- _Description of the task_: Write out the whole listing again, exactly.

>>>

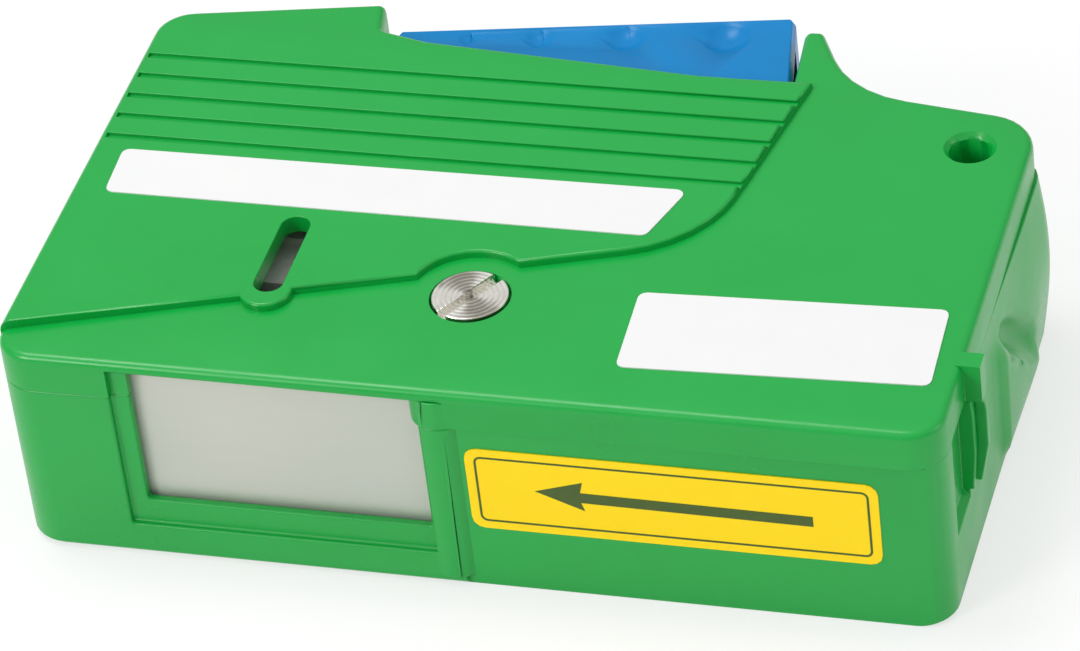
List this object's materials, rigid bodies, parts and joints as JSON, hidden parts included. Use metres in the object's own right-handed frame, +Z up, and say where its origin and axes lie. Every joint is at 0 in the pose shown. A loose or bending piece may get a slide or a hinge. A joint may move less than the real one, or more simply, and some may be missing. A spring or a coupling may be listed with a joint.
{
  "type": "fibre optic connector cleaner cassette",
  "caption": "Hand-held tape cassette for cleaning fibre optic connectors, with a thumb lever, sliding window shutter, sight slot, coin screw and lanyard hole.",
  "frame": {"origin": "middle of the extents seen from above, on the base plane", "axes": "+X from the window end to the lanyard hole end, +Y from the window front to the lever, +Z up from the base"},
  "size_m": [0.1172, 0.0804, 0.0306],
  "materials": {
    "green_plastic": "satin moulded",
    "blue_plastic": "satin moulded",
    "shutter_grey": "satin",
    "steel": "bright",
    "nickel": "turned",
    "natural_plastic": "moulded",
    "dark_plastic": "moulded",
    "rubber_pad": "matt",
    "felt": "felted",
    "tape": "fine woven",
    "brass": "knurled",
    "white_label": "laminated",
    "yellow_label": "laminated"
  },
  "bodies": {
    "case": {"lower_case": "green_plastic", "lever_pivot_pin": "steel", "lever_return_spring": "steel", "ferrule_face_plate": "dark_plastic", "platen_pad": "rubber_pad", "pad_holder": "natural_plastic", "guide_pins": "steel", "cleaning_tape": "tape", "stop_pawl_pin": "steel", "stop_pawl_spring": "steel", "brake_washer": "felt", "brake_spring": "steel", "threaded_insert": "brass", "arrow_label": "yellow_label"},
    "cover": {"upper_cover": "green_plastic", "title_label": "white_label", "info_label": "white_label"},
    "coin_screw": {"coin_screw": "nickel", "screw_retaining_ring": "steel"},
    "lever": {"lever": "blue_plastic"},
    "push_bar": {"push_bar": "natural_plastic", "drive_pawl_pin": "steel", "drive_pawl_spring": "steel"},
    "drive_pawl": {"drive_pawl": "steel"},
    "shutter_gear": {"shutter_gear": "natural_plastic"},
    "shutter": {"shutter": "shutter_grey"},
    "takeup_reel": {"takeup_reel_core": "natural_plastic", "takeup_tape_roll": "tape", "ratchet_wheel": "natural_plastic"},
    "supply_reel": {"supply_reel_core": "natural_plastic", "supply_tape_roll": "tape"},
    "stop_pawl": {"stop_pawl": "steel"}
  },
  "joints": [
    {"name": "lever_pivot", "type": "hinge", "parent": "case", "child": "lever", "pos_m": [-0.0341, 0.02842, 0], "axis": [0, 0, 1], "range_deg": [-11, 0], "stiffness_Nm_per_rad": 1.2, "springref_deg": 20.05},
    {"name": "push_bar_slide", "type": "slide", "parent": "case", "child": "push_bar", "axis": [0, -1, 0], "range_m": [0, 0.00701], "deforming": ["lever_return_spring"]},
    {"name": "shutter_gear_axle", "type": "hinge", "parent": "case", "child": "shutter_gear", "pos_m": [0.01345, -0.0235, 0], "axis": [0, 0, 1], "range_deg": [0, 167.16]},
    {"name": "shutter_slide", "type": "slide", "parent": "case", "child": "shutter", "axis": [1, 0, 0], "range_m": [0, 0.03413]},
    {"name": "takeup_reel_axle", "type": "hinge", "parent": "case", "child": "takeup_reel", "pos_m": [0.02545, 0.00162, 0], "axis": [0, 0, 1], "range_deg": [0, 20.05]},
    {"name": "supply_reel_axle", "type": "hinge", "parent": "case", "child": "supply_reel", "pos_m": [-0.03055, 0.00422, 0], "axis": [0, 0, 1], "range_deg": [0, 13.38]},
    {"name": "stop_pawl_pivot", "type": "hinge", "parent": "case", "child": "stop_pawl", "pos_m": [0.04695, -0.01038, 0], "axis": [0, 0, 1], "range_deg": [-8.45, 0]},
    {"name": "drive_pawl_pivot", "type": "hinge", "parent": "push_bar", "child": "drive_pawl", "pos_m": [0.00285, 0.01662, 0], "axis": [0, 0, 1], "range_deg": [-8, 0], "stiffness_Nm_per_rad": 0.002, "springref_deg": 5.73, "deforming": ["drive_pawl_spring"]},
    {"name": "coin_screw_turn", "type": "hinge", "parent": "cover", "child": "coin_screw", "pos_m": [-0.00384, -0.02157, 0], "axis": [0, 0, 1], "continuous": true},
    {"name": "cover_lift", "type": "slide", "parent": "case", "child": "cover", "axis": [0, 0, 1], "range_m": [0, 0.04]}
  ],
  "couplings": [
    {"joint": "push_bar_slide", "follows": "lever_pivot", "m_per_rad": -0.036461},
    {"joint": "shutter_gear_axle", "follows": "lever_pivot", "ratio": -15.192},
    {"joint": "shutter_slide", "follows": "lever_pivot", "m_per_rad": -0.17775},
    {"joint": "takeup_reel_axle", "follows": "lever_pivot", "ratio": -1.8182},
    {"joint": "supply_reel_axle", "follows": "lever_pivot", "ratio": -1.2121},
    {"joint": "stop_pawl_pivot", "follows": "lever_pivot", "ratio": 0.76364}
  ]
}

<<<

- _Correct output_:
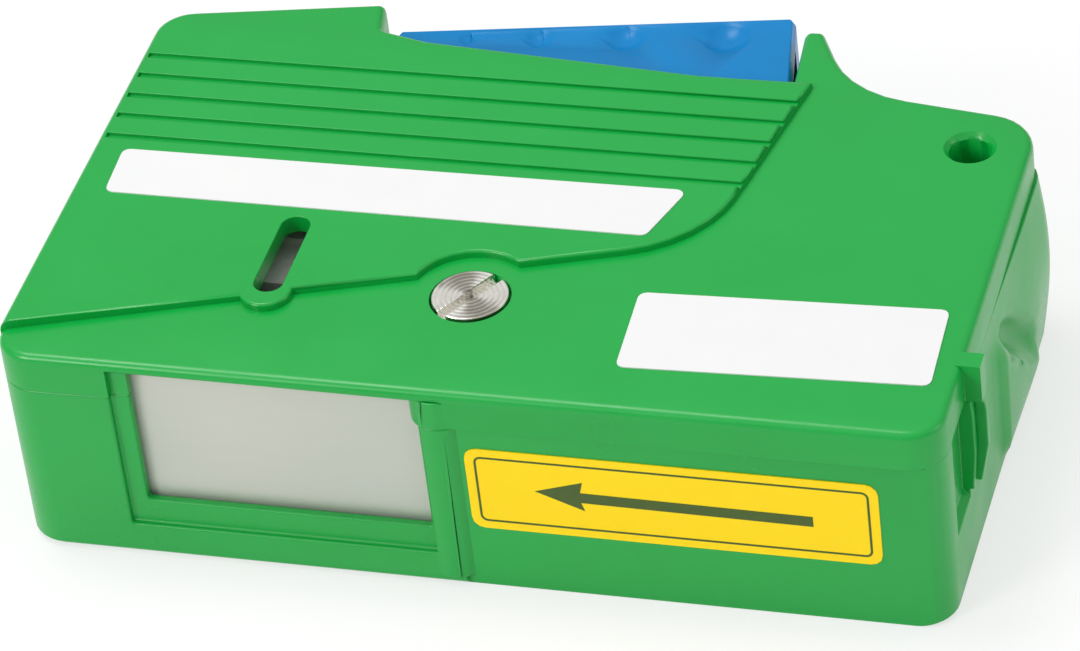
List this object's materials, rigid bodies, parts and joints as JSON, hidden parts included. Use metres in the object's own right-handed frame, +Z up, and say where its origin and axes lie. Every joint is at 0 in the pose shown. A loose or bending piece may get a slide or a hinge. A joint may move less than the real one, or more simply, and some may be missing. A spring or a coupling may be listed with a joint.
{
  "type": "fibre optic connector cleaner cassette",
  "caption": "Hand-held tape cassette for cleaning fibre optic connectors, with a thumb lever, sliding window shutter, sight slot, coin screw and lanyard hole.",
  "frame": {"origin": "middle of the extents seen from above, on the base plane", "axes": "+X from the window end to the lanyard hole end, +Y from the window front to the lever, +Z up from the base"},
  "size_m": [0.1172, 0.0804, 0.0306],
  "materials": {
    "green_plastic": "satin moulded",
    "blue_plastic": "satin moulded",
    "shutter_grey": "satin",
    "steel": "bright",
    "nickel": "turned",
    "natural_plastic": "moulded",
    "dark_plastic": "moulded",
    "rubber_pad": "matt",
    "felt": "felted",
    "tape": "fine woven",
    "brass": "knurled",
    "white_label": "laminated",
    "yellow_label": "laminated"
  },
  "bodies": {
    "case": {"lower_case": "green_plastic", "lever_pivot_pin": "steel", "lever_return_spring": "steel", "ferrule_face_plate": "dark_plastic", "platen_pad": "rubber_pad", "pad_holder": "natural_plastic", "guide_pins": "steel", "cleaning_tape": "tape", "stop_pawl_pin": "steel", "stop_pawl_spring": "steel", "brake_washer": "felt", "brake_spring": "steel", "threaded_insert": "brass", "arrow_label": "yellow_label"},
    "cover": {"upper_cover": "green_plastic", "title_label": "white_label", "info_label": "white_label"},
    "coin_screw": {"coin_screw": "nickel", "screw_retaining_ring": "steel"},
    "lever": {"lever": "blue_plastic"},
    "push_bar": {"push_bar": "natural_plastic", "drive_pawl_pin": "steel", "drive_pawl_spring": "steel"},
    "drive_pawl": {"drive_pawl": "steel"},
    "shutter_gear": {"shutter_gear": "natural_plastic"},
    "shutter": {"shutter": "shutter_grey"},
    "takeup_reel": {"takeup_reel_core": "natural_plastic", "takeup_tape_roll": "tape", "ratchet_wheel": "natural_plastic"},
    "supply_reel": {"supply_reel_core": "natural_plastic", "supply_tape_roll": "tape"},
    "stop_pawl": {"stop_pawl": "steel"}
  },
  "joints": [
    {"name": "lever_pivot", "type": "hinge", "parent": "case", "child": "lever", "pos_m": [-0.0341, 0.02842, 0], "axis": [0, 0, 1], "range_deg": [-11, 0], "stiffness_Nm_per_rad": 1.2, "springref_deg": 20.05},
    {"name": "push_bar_slide", "type": "slide", "parent": "case", "child": "push_bar", "axis": [0, -1, 0], "range_m": [0, 0.00701], "deforming": ["lever_return_spring"]},
    {"name": "shutter_gear_axle", "type": "hinge", "parent": "case", "child": "shutter_gear", "pos_m": [0.01345, -0.0235, 0], "axis": [0, 0, 1], "range_deg": [0, 167.16]},
    {"name": "shutter_slide", "type": "slide", "parent": "case", "child": "shutter", "axis": [1, 0, 0], "range_m": [0, 0.03413]},
    {"name": "takeup_reel_axle", "type": "hinge", "parent": "case", "child": "takeup_reel", "pos_m": [0.02545, 0.00162, 0], "axis": [0, 0, 1], "range_deg": [0, 20.05]},
    {"name": "supply_reel_axle", "type": "hinge", "parent": "case", "child": "supply_reel", "pos_m": [-0.03055, 0.00422, 0], "axis": [0, 0, 1], "range_deg": [0, 13.38]},
    {"name": "stop_pawl_pivot", "type": "hinge", "parent": "case", "child": "stop_pawl", "pos_m": [0.04695, -0.01038, 0], "axis": [0, 0, 1], "range_deg": [-8.45, 0]},
    {"name": "drive_pawl_pivot", "type": "hinge", "parent": "push_bar", "child": "drive_pawl", "pos_m": [0.00285, 0.01662, 0], "axis": [0, 0, 1], "range_deg": [-8, 0], "stiffness_Nm_per_rad": 0.002, "springref_deg": 5.73, "deforming": ["drive_pawl_spring"]},
    {"name": "coin_screw_turn", "type": "hinge", "parent": "cover", "child": "coin_screw", "pos_m": [-0.00384, -0.02157, 0], "axis": [0, 0, 1], "continuous": true},
    {"name": "cover_lift", "type": "slide", "parent": "case", "child": "cover", "axis": [0, 0, 1], "range_m": [0, 0.04]}
  ],
  "couplings": [
    {"joint": "push_bar_slide", "follows": "lever_pivot", "m_per_rad": -0.036461},
    {"joint": "shutter_gear_axle", "follows": "lever_pivot", "ratio": -15.192},
    {"joint": "shutter_slide", "follows": "lever_pivot", "m_per_rad": -0.17775},
    {"joint": "takeup_reel_axle", "follows": "lever_pivot", "ratio": -1.8182},
    {"joint": "supply_reel_axle", "follows": "lever_pivot", "ratio": -1.2121},
    {"joint": "stop_pawl_pivot", "follows": "lever_pivot", "ratio": 0.76364}
  ]
}